Now, Levin serves on the House’s Asia and the Pacific subcommittee after a varied career that includes detailing human rights conditions in Tibet and Haiti in the late 1980s and early 1990s, respectively.
Republican New Jersey Rep. Chris Smith and House Speaker Nancy Pelosi also spoke at Tuesday’s rally. Smith is a member of the relatively new Victims of Communism caucus. Pelosi helped unveil a statue of the famous “Tank Man,” who confronted communism on the day after the massacre, at the rally.
The rally’s primary host was the Victims of Communism Memorial Foundation. Co-host organizations included Amnesty International, Human Rights Watch and the Uyghur Human Rights Project. The Uyghurs, also spelled Uighurs, are a Muslim people group who have been placed in mass internment camps in China.

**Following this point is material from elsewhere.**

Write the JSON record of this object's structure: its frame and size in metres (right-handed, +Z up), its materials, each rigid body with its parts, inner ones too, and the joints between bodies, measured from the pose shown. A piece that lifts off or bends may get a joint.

The lawmakers invoked China’s modern human rights abuses including the Uyghurs’ plight, forced abortions and suppressed speech. The tough talk about China comes as President Donald Trump continues waging a trade war against the communist regime.
What Happened In 1989?
As many as one million people gathered in Tiananmen Square, a public space in China’s capital, in the spring and summer of 1980, according to BBC. On June 3, 1989, the Chinese military mobilized. Tourists fought back with their bare hands and even hurled Molotov cocktails at armored vehicles, but the protest was crushed by the next day, according to BBC.
Thirty years later, no one knows the final death toll after tanks and soldiers descended on protesters on June 4, 1989. The dark day is remembered around the world as a turning point for the worse in the course of Chinese history.
Secretary of State Mike Pompeo called for China to acknowledge the massacre in a statement Monday.
“We urge the Chinese government to make a full, public accounting of those killed or missing to give comfort to the many victims of this dark chapter of history,” Pompeo said.
Meanwhile, the Chinese government actively erases any mention of the 1989 Tiananmen Square massacre using algorithms and human editors. Commemorating the anniversary — even by reposting a photo on social media — can result in detention, reported BBC.